In order to get to know team members better, we are doing a weekly blog interview posted each Friday. Yours truly will be the regular interviewer, but this past Friday I was interviewed by Keith of fauxsure. Be sure and check me out here.

I'm also the Monday feature in the blog of fellow team member, Heathen's Hearth. Be sure and check out her Etsy shop for great soaps and other bath and body products.

For now I leave you with lots of exciting new items from my cherryberrybunny Etsy shop!

October 6, 2008

nolose

I've been trying to process all my feelings about the nolose conference for the past week. It ended up being an unexpectedly difficult and emotional weekend for me. I thought it was going to be fatopia the way the Femme Con. was femmetopia for me. And it just wasn't.

The vending end of things did not go as I expected. I thought it would be relatively easy to match what I did at the Femme Con. and my goal was to try and do even better. Ha! Well, I realized pretty quickly on that for whatever reason selling was not going to go the way I expected. So that was stressful right off the bat. Don't get me wrong, I am EXTREMELY grateful for everyone who supported me both in their enthusiastic response to my work and in buying a piece or pieces from me. Truly. But it's still difficult when you have put a lot of time and effort into making 50 pendants for a specific event and know that most of your time, money, and effort is going down the tubes before your very eyes.

Then there's the issue of always being tied to your table. During social times, like during meals, when everyone is walking around and talking and eating and getting to know each other--as a vendor you're sitting there alone. I talked way more to the other vendors than anyone else the whole weekend. It was really overwhelming not knowing anyone and kind of feeling disconnected from the whole conference experience. I got to say hi to a lot of people as they came by my table, but I didn't get a chance to make a lot of deeper connections.

That part of things was easier for me at the FC because I went into it knowing a lot of people. I had a huge group of friends to socialize with every night regardless of whether or not I was tied to my vendor table all day. Not something I had thought about. I didn't have 15 people I had known online for years and/or had met in person surrounding me this time.
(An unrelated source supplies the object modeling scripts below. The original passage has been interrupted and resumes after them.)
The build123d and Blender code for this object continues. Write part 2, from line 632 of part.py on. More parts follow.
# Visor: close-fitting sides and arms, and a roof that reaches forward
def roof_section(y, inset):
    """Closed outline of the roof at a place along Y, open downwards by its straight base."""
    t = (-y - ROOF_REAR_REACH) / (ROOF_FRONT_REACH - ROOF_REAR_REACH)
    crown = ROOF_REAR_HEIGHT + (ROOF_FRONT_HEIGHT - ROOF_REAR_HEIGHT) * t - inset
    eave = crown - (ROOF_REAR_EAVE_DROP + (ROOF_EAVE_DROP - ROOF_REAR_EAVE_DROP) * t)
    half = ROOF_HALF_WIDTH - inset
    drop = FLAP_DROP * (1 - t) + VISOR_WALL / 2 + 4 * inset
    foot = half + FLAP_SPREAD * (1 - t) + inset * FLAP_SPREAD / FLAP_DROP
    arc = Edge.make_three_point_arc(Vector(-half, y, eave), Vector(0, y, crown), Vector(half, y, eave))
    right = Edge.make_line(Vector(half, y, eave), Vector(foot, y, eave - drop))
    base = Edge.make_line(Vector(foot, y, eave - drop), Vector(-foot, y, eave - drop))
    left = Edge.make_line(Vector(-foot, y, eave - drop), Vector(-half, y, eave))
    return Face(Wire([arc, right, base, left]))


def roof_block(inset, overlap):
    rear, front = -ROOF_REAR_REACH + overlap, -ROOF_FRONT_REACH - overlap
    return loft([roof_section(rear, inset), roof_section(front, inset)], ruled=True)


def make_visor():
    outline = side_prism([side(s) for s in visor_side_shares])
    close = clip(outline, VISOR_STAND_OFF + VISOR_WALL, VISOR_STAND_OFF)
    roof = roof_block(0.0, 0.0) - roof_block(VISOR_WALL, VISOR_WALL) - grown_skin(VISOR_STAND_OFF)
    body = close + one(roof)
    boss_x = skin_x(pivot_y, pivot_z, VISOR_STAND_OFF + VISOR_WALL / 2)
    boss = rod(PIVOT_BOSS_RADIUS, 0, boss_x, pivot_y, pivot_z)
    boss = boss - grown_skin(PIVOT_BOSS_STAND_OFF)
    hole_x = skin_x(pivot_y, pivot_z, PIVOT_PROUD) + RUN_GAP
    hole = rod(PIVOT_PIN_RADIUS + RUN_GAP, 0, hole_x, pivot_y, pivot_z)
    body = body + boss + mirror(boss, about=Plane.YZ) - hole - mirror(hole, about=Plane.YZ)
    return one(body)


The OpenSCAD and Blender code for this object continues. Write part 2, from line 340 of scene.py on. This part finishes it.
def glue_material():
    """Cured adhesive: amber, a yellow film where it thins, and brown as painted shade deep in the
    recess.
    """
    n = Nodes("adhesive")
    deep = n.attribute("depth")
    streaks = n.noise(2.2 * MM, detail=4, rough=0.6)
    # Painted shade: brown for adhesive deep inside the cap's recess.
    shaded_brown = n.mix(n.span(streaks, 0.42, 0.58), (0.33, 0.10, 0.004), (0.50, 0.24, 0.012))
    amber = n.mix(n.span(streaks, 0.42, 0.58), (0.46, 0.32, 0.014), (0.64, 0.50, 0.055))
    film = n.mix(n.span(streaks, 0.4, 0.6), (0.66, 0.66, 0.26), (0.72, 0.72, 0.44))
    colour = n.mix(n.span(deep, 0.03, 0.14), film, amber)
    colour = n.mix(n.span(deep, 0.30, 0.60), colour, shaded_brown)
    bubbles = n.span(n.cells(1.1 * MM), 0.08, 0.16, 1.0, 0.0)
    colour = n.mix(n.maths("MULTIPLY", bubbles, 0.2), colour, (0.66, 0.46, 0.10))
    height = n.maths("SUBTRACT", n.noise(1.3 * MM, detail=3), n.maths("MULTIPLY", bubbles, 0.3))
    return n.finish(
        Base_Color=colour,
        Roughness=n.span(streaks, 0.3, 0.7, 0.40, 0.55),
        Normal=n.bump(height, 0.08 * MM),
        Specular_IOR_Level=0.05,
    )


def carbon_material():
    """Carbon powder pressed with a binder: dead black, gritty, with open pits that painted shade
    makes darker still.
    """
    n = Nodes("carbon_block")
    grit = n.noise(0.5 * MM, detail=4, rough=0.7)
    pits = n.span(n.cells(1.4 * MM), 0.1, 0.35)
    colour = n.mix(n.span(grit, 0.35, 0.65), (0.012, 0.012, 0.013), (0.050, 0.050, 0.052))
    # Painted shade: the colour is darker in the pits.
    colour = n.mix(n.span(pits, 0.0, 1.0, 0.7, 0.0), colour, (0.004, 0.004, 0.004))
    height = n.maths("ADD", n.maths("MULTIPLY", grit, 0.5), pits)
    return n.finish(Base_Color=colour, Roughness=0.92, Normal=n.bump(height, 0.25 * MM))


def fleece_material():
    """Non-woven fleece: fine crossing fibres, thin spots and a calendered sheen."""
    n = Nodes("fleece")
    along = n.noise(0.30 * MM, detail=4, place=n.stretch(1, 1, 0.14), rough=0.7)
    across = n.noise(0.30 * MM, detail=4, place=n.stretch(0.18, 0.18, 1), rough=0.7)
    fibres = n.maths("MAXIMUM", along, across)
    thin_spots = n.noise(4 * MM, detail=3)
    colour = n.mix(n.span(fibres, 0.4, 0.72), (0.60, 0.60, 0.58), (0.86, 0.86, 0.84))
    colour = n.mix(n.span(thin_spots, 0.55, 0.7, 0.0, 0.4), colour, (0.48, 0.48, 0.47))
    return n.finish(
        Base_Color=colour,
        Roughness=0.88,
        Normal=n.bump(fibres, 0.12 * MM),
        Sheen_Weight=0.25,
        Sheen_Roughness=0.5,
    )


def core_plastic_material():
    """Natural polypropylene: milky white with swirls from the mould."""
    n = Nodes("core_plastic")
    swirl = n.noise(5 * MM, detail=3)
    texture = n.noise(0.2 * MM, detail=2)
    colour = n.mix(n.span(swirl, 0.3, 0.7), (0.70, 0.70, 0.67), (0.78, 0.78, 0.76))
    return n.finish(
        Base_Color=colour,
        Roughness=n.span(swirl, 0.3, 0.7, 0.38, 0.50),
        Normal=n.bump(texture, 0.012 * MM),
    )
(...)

This conference was also really triggering and difficult for me emotionally. Again, not something I was anticipating. But I realized I have way more internalized shit around being fat and way more unchecked fat-phobia than I do about anything else. I got slapped in the face big time with all of that. I'm not even prepared to go into everything I felt and am still feeling as fall-out from the weekend; suffice it to say that it was really draining and I actually had a major meltdown on Saturday complete with tears and getting mascara all over some innocent butch bystander's hanky.

I came home exhausted and sick and emotionally worn. Which is not to say that it's a bad thing I went. Usually when something is that difficult for you, it means it's probably good for you and it's bringing up important things you need to deal with. But that doesn't make it FUN.

I've been listing lots of the stuff that didn't sell on Etsy and am still waiting to hear back on a craft show in October where I can hopefully sell a bunch of the not-fat-related stuff. I'm going to try and do as many craft shows as I physically can between now and the holidays. I've decided I'm not meant to do other work besides creating. It's just a matter of figuring out how to make a living at it. I think craft shows on a regular basis is a good possibility. It can fill in all the holes bewteen my art and what I'm selling on Etsy.

I'm off to New Mexico starting Wednesday and then it will be a frantic few days trying to get ready for this next show, assuming I get in, which I think I will. That's about it for now.